Honestly, I know this is a polarizing issue, but nuclear is clean and pretty much safe and you don't need batteries for it. Lithium batteries of course being an ecological nightmare. Bring it on I say.

[–] silence7 15 points 1 month ago* (last edited 1 month ago) (5 children)

Mostly:

  • New nuclear is really expensive
  • It also takes a long time to deliver
  • The new reactor examples in here consist of reactors from suppliers who haven't done that before

So it has the feel of a plan to promise to spend a lot of money several years from now, and get a lot of PR points today, and quietly cancel the project later.

[–] 0x0@programming.dev 3 points 1 month ago (3 children)

It also takes a long time to deliver

Not that much. Do remember there's a lot of oil money pouring into FUDing about nuclear.

[–] silence7 2 points 1 month ago* (last edited 1 month ago) (1 children)

They're talking about 5+ years on the new nuclear in these. And they haven't done it before, so a 30% deadline slip is realistic.

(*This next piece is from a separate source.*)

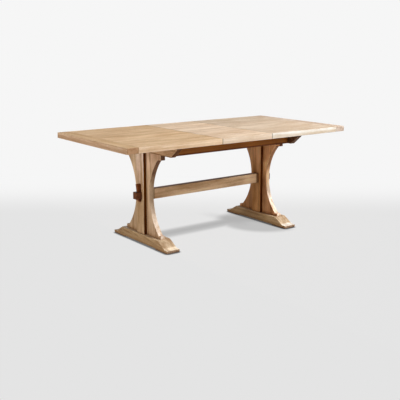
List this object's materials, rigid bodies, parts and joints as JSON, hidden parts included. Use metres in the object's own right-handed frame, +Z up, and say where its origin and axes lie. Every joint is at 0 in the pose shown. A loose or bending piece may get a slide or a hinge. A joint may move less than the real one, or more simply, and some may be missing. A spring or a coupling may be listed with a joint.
{
  "type": "extending dining table",
  "caption": "Rectangular trestle dining table in oak; a wedged stretcher joins the trestles and the top slides apart for a loose leaf.",
  "frame": {"origin": "on the floor under the middle of the table", "axes": "+X along the length, -Y towards the front long edge, +Z up"},
  "size_m": [1.95, 0.965, 0.775],
  "materials": {
    "oak_top": "pale oiled oak, satin",
    "oak_base": "pale oiled oak, satin, a little darker than the top",
    "dark_oak": "dark stained oak, satin",
    "rail_oak": "oak stained a warm mid brown, satin",
    "pad_wood": "plain hardwood, unfinished and a little grey",
    "beech": "planed beech, waxed",
    "brass": "turned brass",
    "steel": "zinc plated steel"
  },
  "bodies": {
    "base": {"left_foot": "oak_base", "right_foot": "oak_base", "left_post": "oak_base", "right_post": "oak_base", "left_front_bracket": "oak_base", "left_back_bracket": "oak_base", "right_front_bracket": "oak_base", "right_back_bracket": "oak_base", "left_head_bearer": "oak_base", "right_head_bearer": "oak_base", "stretcher": "oak_base", "left_wedge": "dark_oak", "right_wedge": "dark_oak", "front_side_rail": "rail_oak", "back_side_rail": "rail_oak", "front_guide_rail": "beech", "back_guide_rail": "beech", "slide_stop_blocks": "beech", "foot_pads": "pad_wood", "coach_screws": "steel"},
    "left_top": {"left_end_board": "oak_top", "left_plank_1": "oak_top", "left_plank_2": "oak_top", "left_plank_3": "oak_top", "left_plank_4": "oak_top", "left_plank_5": "oak_top", "left_plank_6": "oak_top", "left_front_runner": "beech", "left_back_runner": "beech", "left_alignment_pins": "brass", "left_stop_dowels": "beech", "left_runner_screws": "steel", "left_catch_pivots": "steel"},
    "right_top": {"right_end_board": "oak_top", "right_plank_1": "oak_top", "right_plank_2": "oak_top", "right_plank_3": "oak_top", "right_plank_4": "oak_top", "right_plank_5": "oak_top", "right_plank_6": "oak_top", "right_front_runner": "beech", "right_back_runner": "beech", "right_alignment_pins": "brass", "right_stop_dowels": "beech", "right_runner_screws": "steel", "right_catch_pivots": "steel"},
    "leaf": {"leaf_plank_1": "oak_top", "leaf_plank_2": "oak_top", "leaf_plank_3": "oak_top", "leaf_plank_4": "oak_top", "leaf_plank_5": "oak_top", "leaf_plank_6": "oak_top", "left_leaf_batten": "beech", "right_leaf_batten": "beech", "batten_screws": "steel", "leaf_catch_studs": "steel"},
    "left_front_catch": {"left_front_catch": "steel"},
    "left_back_catch": {"left_back_catch": "steel"},
    "right_front_catch": {"right_front_catch": "steel"},
    "right_back_catch": {"right_back_catch": "steel"}
  },
  "joints": [
    {"name": "left_top_slide", "type": "slide", "parent": "base", "child": "left_top", "axis": [-1, 0, 0], "range_m": [0, 0.05]},
    {"name": "right_top_slide", "type": "slide", "parent": "base", "child": "right_top", "axis": [1, 0, 0], "range_m": [0, 0.05]},
    {"name": "leaf_lift", "type": "slide", "parent": "base", "child": "leaf", "axis": [0, 0, 1], "range_m": [0, 0.25]},
    {"name": "left_front_catch_turn", "type": "hinge", "parent": "left_top", "child": "left_front_catch", "pos_m": [-0.247, -0.38, 0.7332], "axis": [0, 0, 1], "range_deg": [0, 90]},
    {"name": "left_back_catch_turn", "type": "hinge", "parent": "left_top", "child": "left_back_catch", "pos_m": [-0.247, 0.38, 0.7332], "axis": [0, 0, -1], "range_deg": [0, 90]},
    {"name": "right_front_catch_turn", "type": "hinge", "parent": "right_top", "child": "right_front_catch", "pos_m": [0.247, -0.38, 0.7332], "axis": [0, 0, -1], "range_deg": [0, 90]},
    {"name": "right_back_catch_turn", "type": "hinge", "parent": "right_top", "child": "right_back_catch", "pos_m": [0.247, 0.38, 0.7332], "axis": [0, 0, 1], "range_deg": [0, 90]}
  ]
}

You can put up a lot of wind and solar in that time.

[–] 0x0@programming.dev 3 points 1 month ago (1 children)

You can put up a lot of wind and solar in that time.

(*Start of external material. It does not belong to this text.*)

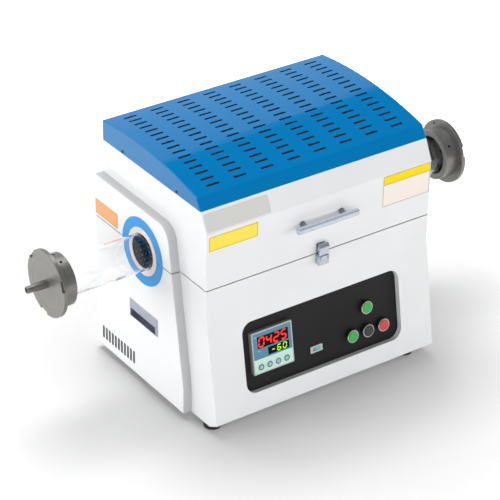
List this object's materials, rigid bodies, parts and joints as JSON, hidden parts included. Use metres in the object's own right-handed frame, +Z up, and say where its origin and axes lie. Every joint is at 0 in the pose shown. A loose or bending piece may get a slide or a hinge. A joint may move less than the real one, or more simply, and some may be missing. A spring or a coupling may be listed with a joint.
{
  "type": "tube furnace",
  "caption": "Split-hinge laboratory tube furnace with a clear quartz tube, steel end flanges, a white case, a blue slotted lid cover and a sloping control panel.",
  "frame": {"origin": "on the table, under the middle of the quartz tube, half-way between the foremost and rearmost points", "axes": "+X along the tube, to the right as seen from the front; +Y to the back; +Z up"},
  "size_m": [1.112, 0.4372, 0.5552],
  "materials": {
    "white_enamel": "gloss",
    "blue_enamel": "gloss",
    "zinc_sheet": "satin",
    "black_enamel": "satin",
    "fibre_board": "matte",
    "ceramic_collar": "matte",
    "heating_rod": "matte",
    "clear_quartz": "polished",
    "flange_steel": "satin",
    "dark_steel": "satin",
    "seal_rubber": "matte",
    "latch_chrome": "polished",
    "hinge_steel": "satin",
    "handle_metal": "satin",
    "dark_post": "satin",
    "meter_grey": "satin",
    "black_plastic": "satin",
    "mint_key": "satin",
    "button_green": "gloss",
    "button_black": "gloss",
    "button_red": "gloss",
    "bright_rim": "polished",
    "sheath_steel": "satin"
  },
  "bodies": {
    "base": {"base_case": "white_enamel", "base_deck": "zinc_sheet", "left_lower_side_cover": "white_enamel", "right_lower_side_cover": "white_enamel", "flush_pull_handles": "latch_chrome", "lower_port_rings": "blue_enamel", "lower_collars": "ceramic_collar", "lower_insulation": "fibre_board", "lower_heater": "heating_rod", "lower_liner": "zinc_sheet", "control_panel": "black_enamel", "controller_bezel": "meter_grey", "controller_case": "black_plastic", "button_housings": "black_plastic", "button_rims": "bright_rim", "button_contact_blocks": "black_plastic", "data_port": "bright_rim", "latch_plate": "latch_chrome", "lower_hinge_leaves": "hinge_steel", "hinge_pins": "dark_steel", "rear_plate": "white_enamel", "cable_gland": "black_plastic", "rubber_feet": "seal_rubber", "thermocouple": "sheath_steel", "relay_heat_sink": "bright_rim", "power_relay": "black_plastic"},
    "lid": {"latch_keeper": "latch_chrome", "upper_hinge_leaves": "hinge_steel", "lid_case": "white_enamel", "lid_deck": "zinc_sheet", "top_cover": "blue_enamel", "top_cover_screws": "dark_steel", "left_upper_side_cover": "white_enamel", "right_upper_side_cover": "white_enamel", "upper_port_rings": "blue_enamel", "upper_collars": "ceramic_collar", "upper_insulation": "fibre_board", "upper_heater": "heating_rod", "upper_liner": "zinc_sheet", "lid_handle_bar": "handle_metal", "lid_handle_posts": "dark_post"},
    "tube_assembly": {"quartz_tube": "clear_quartz", "left_flange_hub": "flange_steel", "right_flange_hub": "flange_steel", "left_flange_plate": "flange_steel", "right_flange_plate": "flange_steel", "flange_seals": "seal_rubber", "gas_nozzles": "flange_steel", "flange_set_screws": "dark_steel"},
    "latch_lever": {"latch_lever": "latch_chrome"},
    "latch_claw": {"latch_claw": "latch_chrome"},
    "top_green_button": {"top_green_button": "button_green"},
    "left_green_button": {"left_green_button": "button_green"},
    "middle_black_button": {"middle_black_button": "button_black"},
    "right_red_button": {"right_red_button": "button_red"},
    "controller_key_1": {"controller_key_1": "mint_key"},
    "controller_key_2": {"controller_key_2": "mint_key"},
    "controller_key_3": {"controller_key_3": "mint_key"},
    "controller_key_4": {"controller_key_4": "mint_key"}
  },
  "joints": [
    {"name": "lid_hinge", "type": "hinge", "parent": "base", "child": "lid", "pos_m": [0.02, 0.21309, 0.331], "axis": [-1, 0, 0], "range_deg": [0, 85]},
    {"name": "tube_slide", "type": "slide", "parent": "base", "child": "tube_assembly", "axis": [1, 0, 0], "range_m": [-0.145, 0.185]},
    {"name": "latch_lever_swing", "type": "hinge", "parent": "base", "child": "latch_lever", "pos_m": [0.02, -0.17991, 0.3265], "axis": [-1, 0, 0], "range_deg": [0, 90]},
    {"name": "latch_claw_swing", "type": "hinge", "parent": "latch_lever", "child": "latch_claw", "pos_m": [0.02, -0.18491, 0.322], "axis": [-1, 0, 0], "range_deg": [-90, 0]},
    {"name": "top_green_push", "type": "slide", "parent": "base", "child": "top_green_button", "axis": [0, 0.9848, -0.1736], "range_m": [0, 0.0025], "stiffness_N_per_m": 1200, "springref_m": -0.0006},
    {"name": "left_green_push", "type": "slide", "parent": "base", "child": "left_green_button", "axis": [0, 0.9848, -0.1736], "range_m": [0, 0.0025], "stiffness_N_per_m": 1200, "springref_m": -0.0006},
    {"name": "middle_black_push", "type": "slide", "parent": "base", "child": "middle_black_button", "axis": [0, 0.9848, -0.1736], "range_m": [0, 0.0025], "stiffness_N_per_m": 1200, "springref_m": -0.0006},
    {"name": "right_red_push", "type": "slide", "parent": "base", "child": "right_red_button", "axis": [0, 0.9848, -0.1736], "range_m": [0, 0.0025], "stiffness_N_per_m": 1200, "springref_m": -0.0006},
    {"name": "key_1_push", "type": "slide", "parent": "base", "child": "controller_key_1", "axis": [0, 0.9848, -0.1736], "range_m": [0, 0.0008], "stiffness_N_per_m": 1500, "springref_m": -0.0003},
    {"name": "key_2_push", "type": "slide", "parent": "base", "child": "controller_key_2", "axis": [0, 0.9848, -0.1736], "range_m": [0, 0.0008], "stiffness_N_per_m": 1500, "springref_m": -0.0003},
    {"name": "key_3_push", "type": "slide", "parent": "base", "child": "controller_key_3", "axis": [0, 0.9848, -0.1736], "range_m": [0, 0.0008], "stiffness_N_per_m": 1500, "springref_m": -0.0003},
    {"name": "key_4_push", "type": "slide", "parent": "base", "child": "controller_key_4", "axis": [0, 0.9848, -0.1736], "range_m": [0, 0.0008], "stiffness_N_per_m": 1500, "springref_m": -0.0003}
  ],
  "couplings": [
    {"joint": "latch_claw_swing", "follows": "latch_lever_swing", "ratio": -1}
  ]
}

Which needs a stable baseline to counteract lack of supply and/or a lot of lithium. And space.

[–] silence7 1 points 1 month ago

The existing large-scale batteries are largely lithium. There are a bunch of iron-chemistry ones and sodium-ion ones which have been deployed over the past year, with factories going up to scale them up. I'm not expecting to be limited by lithium availability for stationary batteries.